The move to digitize the language will also support the humanitarian response. “It gives more potential for communications with the vulnerable population,” says Rebecca Petras, deputy director of the Translators without Borders. “That is very important for basic needs, such as health information.”

The ABC of encoding

There are four different scripts used for writing Rohingya: Burmese, Arabic, the Latin-based ‘Rohingylish’, and the Hanifi Rohingya script, which was developed by Mohammad Hanif, an Islamic scholar now based in Bangladesh, in the 1980s. Unicode will be using the Hanifi Rohingya script.

Pandey describes a three-part process to encoding the Rohingya script. First, researchers have to determine how suitable a language is for encoding a script in Unicode: Is there a standard version? Is it just a variation of an existing script? If it is a unique script, then researchers develop a proposal for submission to the Unicode Consortium (Pandey wrote a proposal (pdf) to include the Hanifi Rohingya script in 2015). 

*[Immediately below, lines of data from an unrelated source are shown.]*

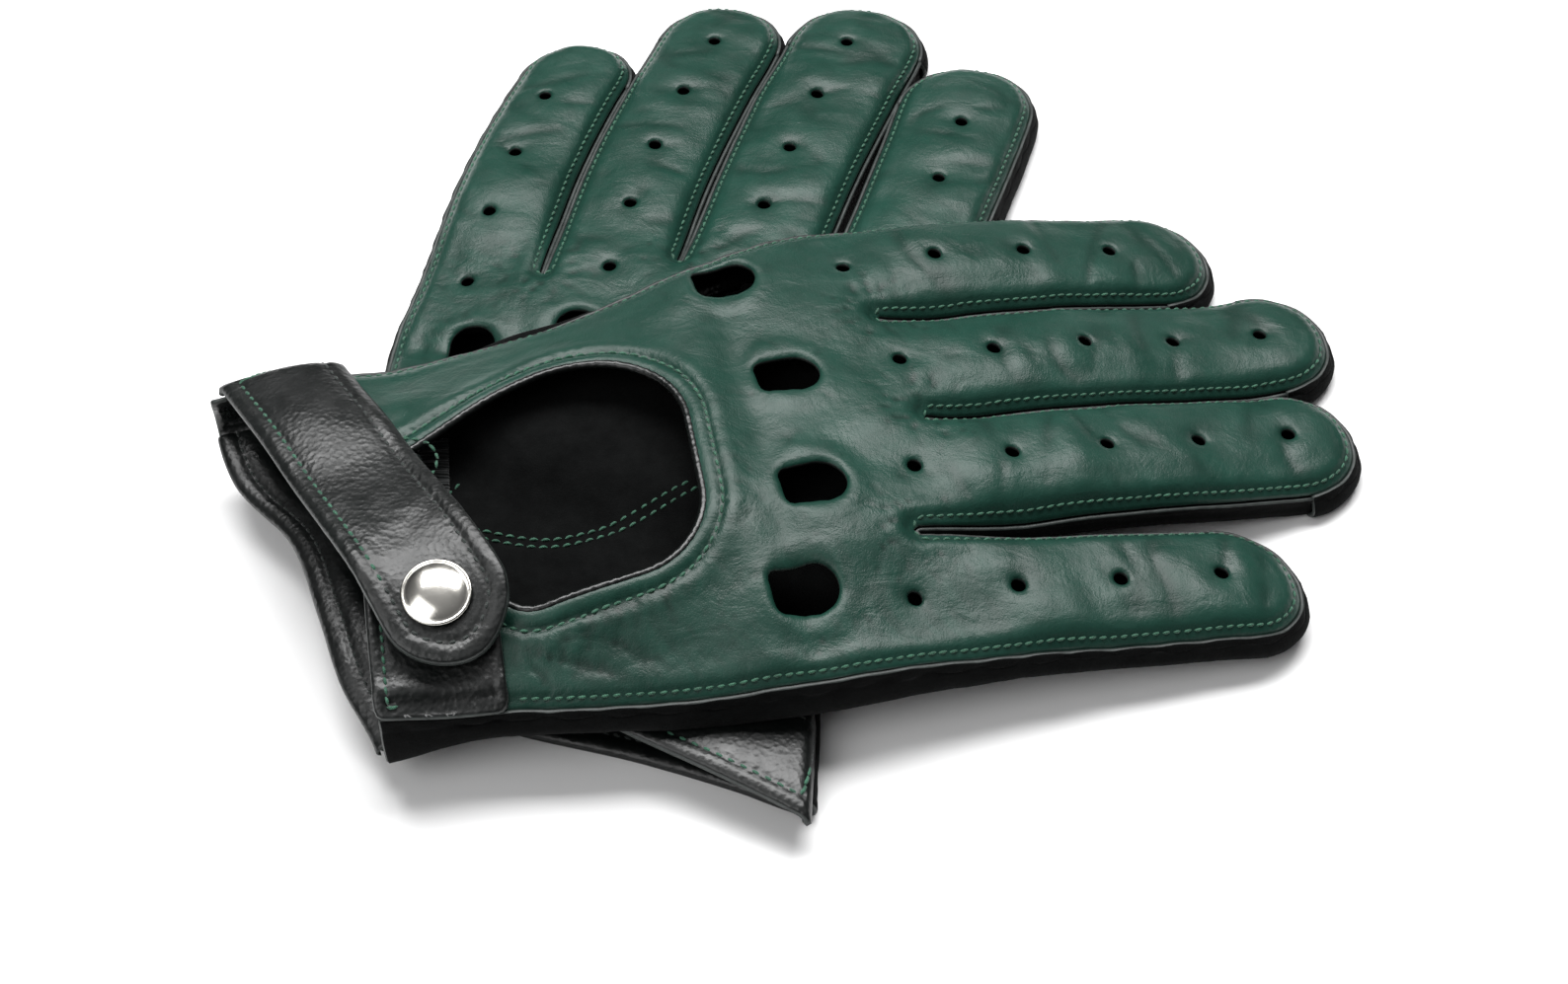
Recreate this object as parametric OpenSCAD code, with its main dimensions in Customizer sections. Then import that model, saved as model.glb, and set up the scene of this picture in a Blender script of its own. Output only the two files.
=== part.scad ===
// A pair of unlined leather driving gloves, laid down with the backs up and the
// thumbs folded flat under the palms. The left glove lies on the table and the
// right glove is laid across it. Each glove is drawn once, in its own frame: x runs
// from the wrist edge to the fingertips, y towards the thumb side, z up.

/* [Glove] */
// Thickness of the glove leather
leather = 1.0; // [0.8:0.1:1.2]
// Gap between neighbouring pieces of leather
gap = 0.25; // [0.2:0.05:0.4]
// Distance from the wrist edge to the roots of the middle and ring fingers
palm_length = 122; // [118:1:126]
// Length of each finger from x = finger_root, thumb side first
finger_length = [89, 106, 100, 87]; // [70:1:110]
// Half the width of each finger at its root
finger_half_width = [13.6, 13.7, 13.3, 12.7]; // [11:0.1:13.8]

/* [Back] */
// Length of a knuckle hole along the finger
knuckle_length = 12.4; // [10:0.2:16]
// Width of a knuckle hole across the finger
knuckle_width = 9.4; // [8:0.2:13]
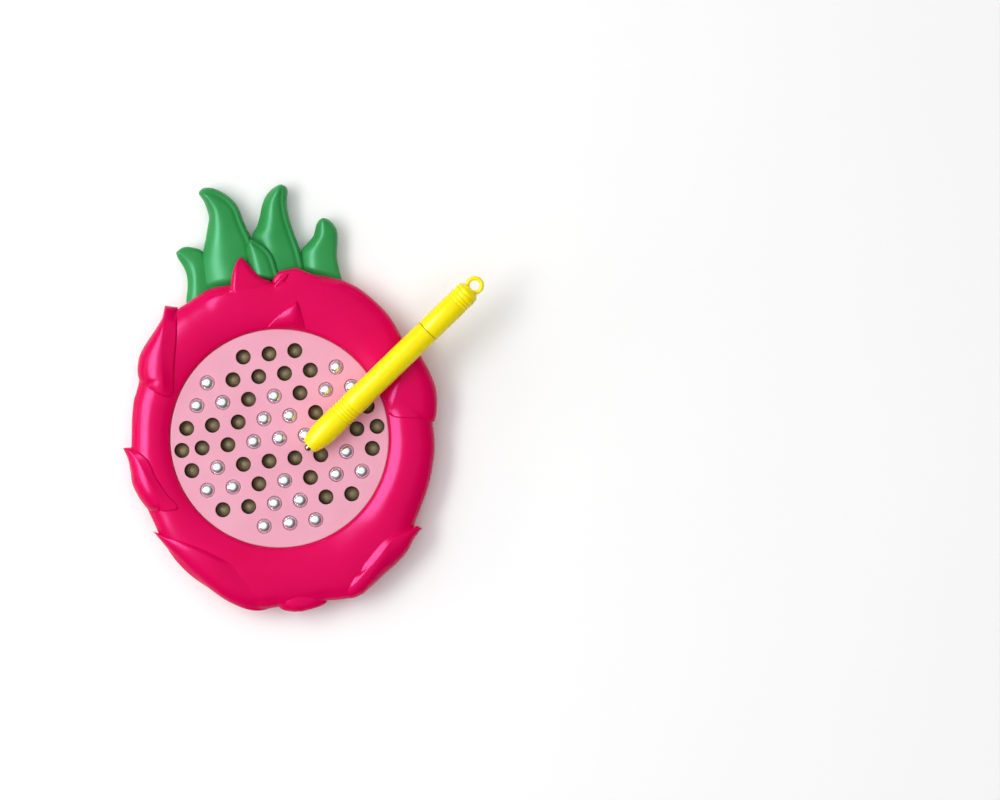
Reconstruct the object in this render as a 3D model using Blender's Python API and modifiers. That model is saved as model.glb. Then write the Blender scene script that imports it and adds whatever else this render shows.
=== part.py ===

“The most difficult aspect of getting a script into Unicode is a conceptual one: what sort of model should be used for typing a script on a keyboard, as opposed to the traditional aspects of writing it down,” Pandey says. Researchers have to also consider the script’s display on devices.

The proposal is then reviewed by technical experts at the Unicode Consortium, who look for any issues with the encoding. “If the proposal is accepted, then the script moves through the ISO [International Organization for Standardization] process,” Pandey says. There’s no specific date yet on when the next version of Unicode, which will include Rohingya, will be published.

The decision to digitize the Rohingya language has been described by humantarians as “revolutionary.” But for Pandey, it’s Unicode’s mission that is revolutionary. “Scripts used by minority communities around the world, which would otherwise disappear, now have a chance to continue on.”